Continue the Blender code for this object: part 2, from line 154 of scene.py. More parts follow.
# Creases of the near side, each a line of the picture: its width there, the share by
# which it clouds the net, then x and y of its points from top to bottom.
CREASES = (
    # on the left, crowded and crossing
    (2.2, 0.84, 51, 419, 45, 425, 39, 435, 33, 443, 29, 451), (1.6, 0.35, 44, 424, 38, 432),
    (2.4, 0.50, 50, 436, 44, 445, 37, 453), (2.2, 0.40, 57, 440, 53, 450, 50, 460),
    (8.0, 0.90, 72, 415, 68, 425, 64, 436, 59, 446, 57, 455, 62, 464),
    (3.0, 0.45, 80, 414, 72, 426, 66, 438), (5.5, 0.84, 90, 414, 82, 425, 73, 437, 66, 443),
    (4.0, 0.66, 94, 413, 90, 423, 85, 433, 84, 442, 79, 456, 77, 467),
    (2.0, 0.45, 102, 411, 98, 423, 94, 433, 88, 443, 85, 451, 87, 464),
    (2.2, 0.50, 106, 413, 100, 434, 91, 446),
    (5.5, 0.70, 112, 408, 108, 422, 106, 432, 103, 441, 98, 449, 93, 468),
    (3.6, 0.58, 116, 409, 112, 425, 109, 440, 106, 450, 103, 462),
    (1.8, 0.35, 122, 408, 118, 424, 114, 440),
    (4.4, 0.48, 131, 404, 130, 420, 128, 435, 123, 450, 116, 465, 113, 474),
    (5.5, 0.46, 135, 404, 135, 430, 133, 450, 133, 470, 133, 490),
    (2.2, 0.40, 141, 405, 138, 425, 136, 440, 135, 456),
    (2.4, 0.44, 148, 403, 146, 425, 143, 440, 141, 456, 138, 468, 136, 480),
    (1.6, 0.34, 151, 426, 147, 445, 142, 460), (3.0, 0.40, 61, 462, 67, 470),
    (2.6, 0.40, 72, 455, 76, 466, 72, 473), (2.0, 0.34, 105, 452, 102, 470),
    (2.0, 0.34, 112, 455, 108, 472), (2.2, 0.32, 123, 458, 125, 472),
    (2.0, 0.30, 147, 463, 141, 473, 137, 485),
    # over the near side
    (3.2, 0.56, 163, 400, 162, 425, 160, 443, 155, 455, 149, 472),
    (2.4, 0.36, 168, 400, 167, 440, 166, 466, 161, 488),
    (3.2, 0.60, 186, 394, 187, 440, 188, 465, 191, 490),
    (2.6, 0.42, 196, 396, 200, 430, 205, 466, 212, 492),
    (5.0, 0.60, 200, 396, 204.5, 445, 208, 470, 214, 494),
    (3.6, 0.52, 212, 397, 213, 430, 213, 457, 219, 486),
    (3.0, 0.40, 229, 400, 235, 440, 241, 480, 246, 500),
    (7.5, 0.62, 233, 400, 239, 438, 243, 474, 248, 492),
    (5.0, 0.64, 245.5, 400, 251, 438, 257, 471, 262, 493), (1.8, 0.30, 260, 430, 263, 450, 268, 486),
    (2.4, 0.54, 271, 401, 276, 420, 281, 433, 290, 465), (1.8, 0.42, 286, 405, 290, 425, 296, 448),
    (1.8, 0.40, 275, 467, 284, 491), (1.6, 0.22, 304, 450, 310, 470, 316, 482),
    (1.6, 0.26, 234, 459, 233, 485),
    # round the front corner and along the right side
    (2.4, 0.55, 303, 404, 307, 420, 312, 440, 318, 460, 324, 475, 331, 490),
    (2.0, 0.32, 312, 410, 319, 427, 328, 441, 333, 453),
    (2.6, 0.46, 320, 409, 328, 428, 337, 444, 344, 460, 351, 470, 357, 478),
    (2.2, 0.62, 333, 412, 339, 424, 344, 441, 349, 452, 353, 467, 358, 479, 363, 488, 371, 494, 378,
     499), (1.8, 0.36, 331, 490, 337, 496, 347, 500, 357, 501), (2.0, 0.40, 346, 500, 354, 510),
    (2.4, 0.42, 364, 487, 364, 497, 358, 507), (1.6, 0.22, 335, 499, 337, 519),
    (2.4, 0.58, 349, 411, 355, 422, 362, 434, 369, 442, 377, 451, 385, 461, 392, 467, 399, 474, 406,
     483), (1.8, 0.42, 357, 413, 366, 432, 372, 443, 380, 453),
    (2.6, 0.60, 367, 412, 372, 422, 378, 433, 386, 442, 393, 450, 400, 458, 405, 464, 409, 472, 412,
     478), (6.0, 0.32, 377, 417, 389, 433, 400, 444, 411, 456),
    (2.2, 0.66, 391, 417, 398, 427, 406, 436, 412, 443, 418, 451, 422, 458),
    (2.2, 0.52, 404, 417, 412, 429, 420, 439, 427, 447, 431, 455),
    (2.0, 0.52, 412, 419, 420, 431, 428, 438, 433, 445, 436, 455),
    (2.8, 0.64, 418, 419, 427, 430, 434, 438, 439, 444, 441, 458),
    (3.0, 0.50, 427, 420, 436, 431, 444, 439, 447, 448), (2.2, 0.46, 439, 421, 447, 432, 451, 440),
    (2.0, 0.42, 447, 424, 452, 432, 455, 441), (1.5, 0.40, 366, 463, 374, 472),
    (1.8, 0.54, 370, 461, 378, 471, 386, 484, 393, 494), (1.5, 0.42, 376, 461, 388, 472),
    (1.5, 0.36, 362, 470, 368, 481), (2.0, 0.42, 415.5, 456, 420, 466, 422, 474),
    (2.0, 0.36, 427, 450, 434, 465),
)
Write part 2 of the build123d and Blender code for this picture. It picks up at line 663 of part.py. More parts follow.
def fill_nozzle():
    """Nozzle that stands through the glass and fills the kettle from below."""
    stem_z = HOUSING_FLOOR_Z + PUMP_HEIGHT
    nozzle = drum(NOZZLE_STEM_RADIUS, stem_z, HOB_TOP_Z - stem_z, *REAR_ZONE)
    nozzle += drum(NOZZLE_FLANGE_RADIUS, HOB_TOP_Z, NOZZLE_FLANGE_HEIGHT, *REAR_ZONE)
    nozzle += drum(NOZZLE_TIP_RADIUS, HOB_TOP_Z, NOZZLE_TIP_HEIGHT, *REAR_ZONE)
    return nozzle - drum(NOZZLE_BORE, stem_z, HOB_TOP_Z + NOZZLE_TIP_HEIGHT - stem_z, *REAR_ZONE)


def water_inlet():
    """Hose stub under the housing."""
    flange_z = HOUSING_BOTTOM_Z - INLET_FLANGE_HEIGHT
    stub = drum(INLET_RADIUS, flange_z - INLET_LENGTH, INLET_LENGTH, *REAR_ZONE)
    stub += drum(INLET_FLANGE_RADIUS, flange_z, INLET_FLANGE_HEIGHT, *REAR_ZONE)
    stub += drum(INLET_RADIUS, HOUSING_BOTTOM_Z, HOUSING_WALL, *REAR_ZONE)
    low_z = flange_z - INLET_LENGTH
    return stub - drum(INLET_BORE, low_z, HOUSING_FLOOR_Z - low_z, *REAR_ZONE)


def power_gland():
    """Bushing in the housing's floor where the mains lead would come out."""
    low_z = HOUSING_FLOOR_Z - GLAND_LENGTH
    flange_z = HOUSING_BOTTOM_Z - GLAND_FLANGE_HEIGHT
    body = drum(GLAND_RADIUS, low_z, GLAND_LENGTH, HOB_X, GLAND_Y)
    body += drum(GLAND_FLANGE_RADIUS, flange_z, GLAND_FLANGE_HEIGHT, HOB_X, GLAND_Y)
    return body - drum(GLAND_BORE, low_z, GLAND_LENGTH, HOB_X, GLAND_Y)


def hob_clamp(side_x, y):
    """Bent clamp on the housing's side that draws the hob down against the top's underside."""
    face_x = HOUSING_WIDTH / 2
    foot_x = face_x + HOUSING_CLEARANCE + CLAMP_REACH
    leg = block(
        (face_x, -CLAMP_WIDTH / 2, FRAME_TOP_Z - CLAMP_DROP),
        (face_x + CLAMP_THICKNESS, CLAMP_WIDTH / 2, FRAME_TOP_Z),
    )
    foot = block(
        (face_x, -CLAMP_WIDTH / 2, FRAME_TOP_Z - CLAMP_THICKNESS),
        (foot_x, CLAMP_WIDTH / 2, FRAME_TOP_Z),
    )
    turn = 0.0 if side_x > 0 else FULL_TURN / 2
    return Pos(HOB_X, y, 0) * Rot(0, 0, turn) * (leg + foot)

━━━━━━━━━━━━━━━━

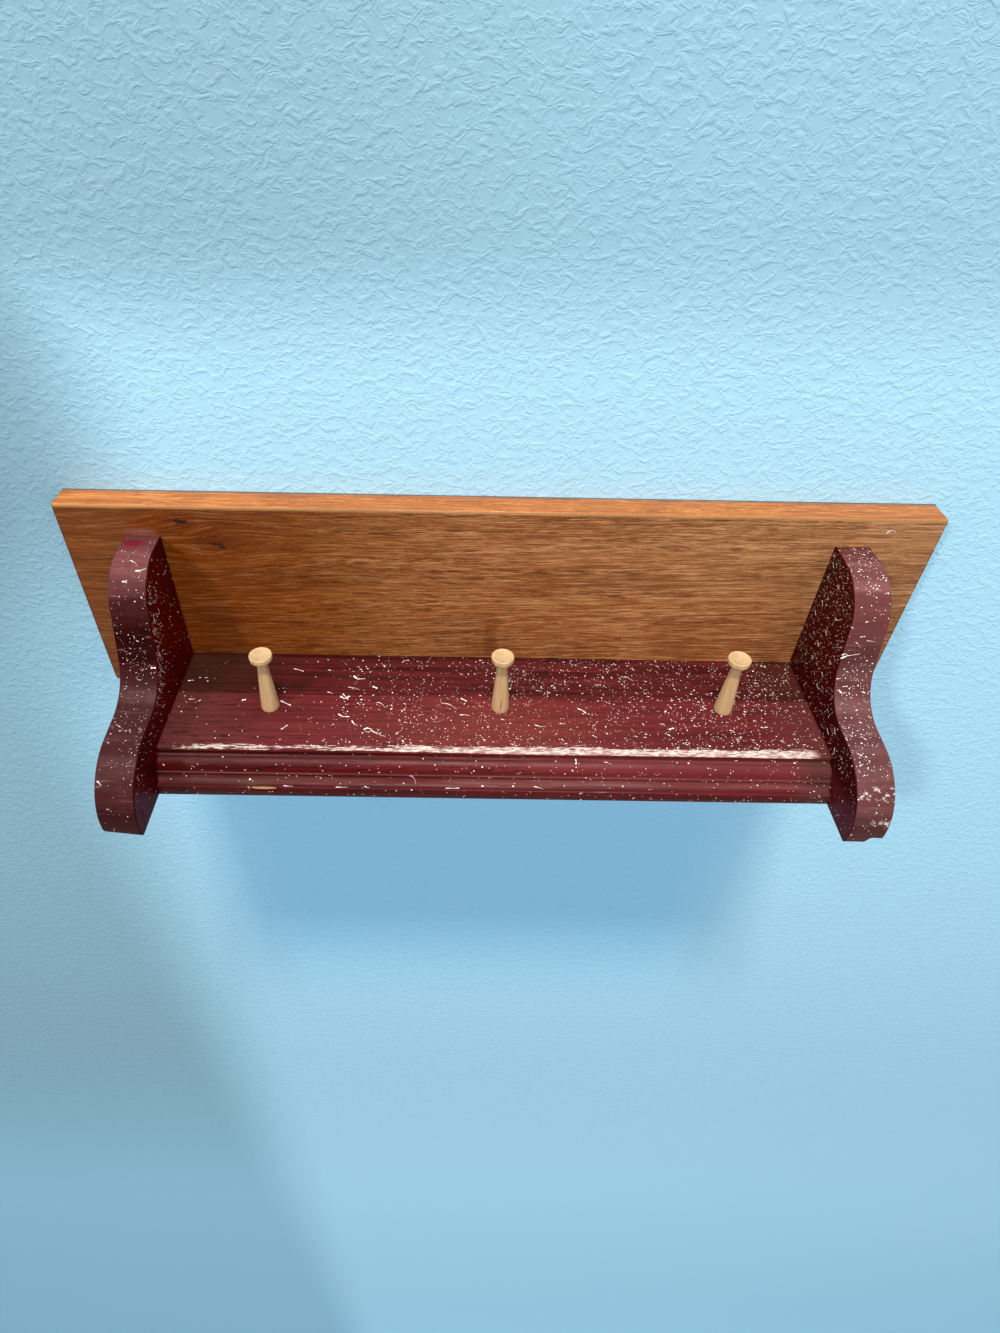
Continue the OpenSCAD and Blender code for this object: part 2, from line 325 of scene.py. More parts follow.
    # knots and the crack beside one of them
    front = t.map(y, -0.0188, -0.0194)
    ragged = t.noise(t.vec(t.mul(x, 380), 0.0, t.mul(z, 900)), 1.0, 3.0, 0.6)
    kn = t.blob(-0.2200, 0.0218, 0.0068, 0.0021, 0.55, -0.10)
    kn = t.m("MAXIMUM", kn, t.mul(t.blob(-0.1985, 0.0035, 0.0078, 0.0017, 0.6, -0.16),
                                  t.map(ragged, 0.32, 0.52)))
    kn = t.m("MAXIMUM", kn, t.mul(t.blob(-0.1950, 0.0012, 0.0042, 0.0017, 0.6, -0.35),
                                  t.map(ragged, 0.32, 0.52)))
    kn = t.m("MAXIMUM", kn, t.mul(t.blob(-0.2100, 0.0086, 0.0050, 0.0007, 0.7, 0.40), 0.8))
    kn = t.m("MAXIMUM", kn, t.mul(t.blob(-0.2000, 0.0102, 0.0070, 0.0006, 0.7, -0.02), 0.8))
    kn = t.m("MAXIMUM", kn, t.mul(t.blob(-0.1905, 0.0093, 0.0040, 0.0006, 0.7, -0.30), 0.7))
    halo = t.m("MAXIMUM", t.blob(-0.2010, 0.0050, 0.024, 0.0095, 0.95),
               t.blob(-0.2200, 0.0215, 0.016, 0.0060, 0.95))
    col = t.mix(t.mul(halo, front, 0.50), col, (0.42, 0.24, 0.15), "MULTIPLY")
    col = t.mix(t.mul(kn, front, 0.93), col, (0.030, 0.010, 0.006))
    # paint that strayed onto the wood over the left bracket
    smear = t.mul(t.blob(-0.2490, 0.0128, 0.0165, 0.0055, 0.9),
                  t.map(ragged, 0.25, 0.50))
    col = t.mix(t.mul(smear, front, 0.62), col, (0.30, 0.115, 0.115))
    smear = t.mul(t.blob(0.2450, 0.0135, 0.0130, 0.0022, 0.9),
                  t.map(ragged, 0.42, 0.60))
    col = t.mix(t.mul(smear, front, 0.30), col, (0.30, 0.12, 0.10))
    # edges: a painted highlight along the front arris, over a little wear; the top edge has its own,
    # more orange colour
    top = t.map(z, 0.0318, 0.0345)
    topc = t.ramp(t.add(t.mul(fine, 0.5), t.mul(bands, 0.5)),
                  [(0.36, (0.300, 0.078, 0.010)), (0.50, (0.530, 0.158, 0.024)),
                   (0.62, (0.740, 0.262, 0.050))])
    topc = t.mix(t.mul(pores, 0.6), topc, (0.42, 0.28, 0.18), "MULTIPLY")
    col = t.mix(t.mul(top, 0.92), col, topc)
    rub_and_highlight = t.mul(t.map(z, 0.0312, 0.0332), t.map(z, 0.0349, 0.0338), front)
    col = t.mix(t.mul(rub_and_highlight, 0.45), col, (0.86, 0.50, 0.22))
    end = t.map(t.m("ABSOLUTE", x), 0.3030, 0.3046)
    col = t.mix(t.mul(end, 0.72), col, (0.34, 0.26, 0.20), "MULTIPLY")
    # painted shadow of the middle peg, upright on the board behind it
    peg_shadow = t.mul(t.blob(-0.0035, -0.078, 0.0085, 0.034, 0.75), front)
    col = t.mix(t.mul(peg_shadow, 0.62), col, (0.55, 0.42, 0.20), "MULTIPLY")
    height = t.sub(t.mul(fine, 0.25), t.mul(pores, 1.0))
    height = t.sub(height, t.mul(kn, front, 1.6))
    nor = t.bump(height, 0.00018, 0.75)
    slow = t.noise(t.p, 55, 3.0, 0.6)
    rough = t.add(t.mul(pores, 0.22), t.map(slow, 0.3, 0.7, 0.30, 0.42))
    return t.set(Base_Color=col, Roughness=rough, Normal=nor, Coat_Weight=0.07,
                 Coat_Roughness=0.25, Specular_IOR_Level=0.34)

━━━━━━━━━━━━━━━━

## [Exercise instructions]
Reproduce only the lines from the one containing "Write part 2" through the one containing "drum(GLAND_BORE, low_z, GLAND_LENGTH, HOB_X, GLAND_Y)", inclusive of both.

## [Result of this exercise]
Write part 2 of the build123d and Blender code for this picture. It picks up at line 663 of part.py. More parts follow.
def fill_nozzle():
    """Nozzle that stands through the glass and fills the kettle from below."""
    stem_z = HOUSING_FLOOR_Z + PUMP_HEIGHT
    nozzle = drum(NOZZLE_STEM_RADIUS, stem_z, HOB_TOP_Z - stem_z, *REAR_ZONE)
    nozzle += drum(NOZZLE_FLANGE_RADIUS, HOB_TOP_Z, NOZZLE_FLANGE_HEIGHT, *REAR_ZONE)
    nozzle += drum(NOZZLE_TIP_RADIUS, HOB_TOP_Z, NOZZLE_TIP_HEIGHT, *REAR_ZONE)
    return nozzle - drum(NOZZLE_BORE, stem_z, HOB_TOP_Z + NOZZLE_TIP_HEIGHT - stem_z, *REAR_ZONE)


def water_inlet():
    """Hose stub under the housing."""
    flange_z = HOUSING_BOTTOM_Z - INLET_FLANGE_HEIGHT
    stub = drum(INLET_RADIUS, flange_z - INLET_LENGTH, INLET_LENGTH, *REAR_ZONE)
    stub += drum(INLET_FLANGE_RADIUS, flange_z, INLET_FLANGE_HEIGHT, *REAR_ZONE)
    stub += drum(INLET_RADIUS, HOUSING_BOTTOM_Z, HOUSING_WALL, *REAR_ZONE)
    low_z = flange_z - INLET_LENGTH
    return stub - drum(INLET_BORE, low_z, HOUSING_FLOOR_Z - low_z, *REAR_ZONE)


def power_gland():
    """Bushing in the housing's floor where the mains lead would come out."""
    low_z = HOUSING_FLOOR_Z - GLAND_LENGTH
    flange_z = HOUSING_BOTTOM_Z - GLAND_FLANGE_HEIGHT
    body = drum(GLAND_RADIUS, low_z, GLAND_LENGTH, HOB_X, GLAND_Y)
    body += drum(GLAND_FLANGE_RADIUS, flange_z, GLAND_FLANGE_HEIGHT, HOB_X, GLAND_Y)
    return body - drum(GLAND_BORE, low_z, GLAND_LENGTH, HOB_X, GLAND_Y)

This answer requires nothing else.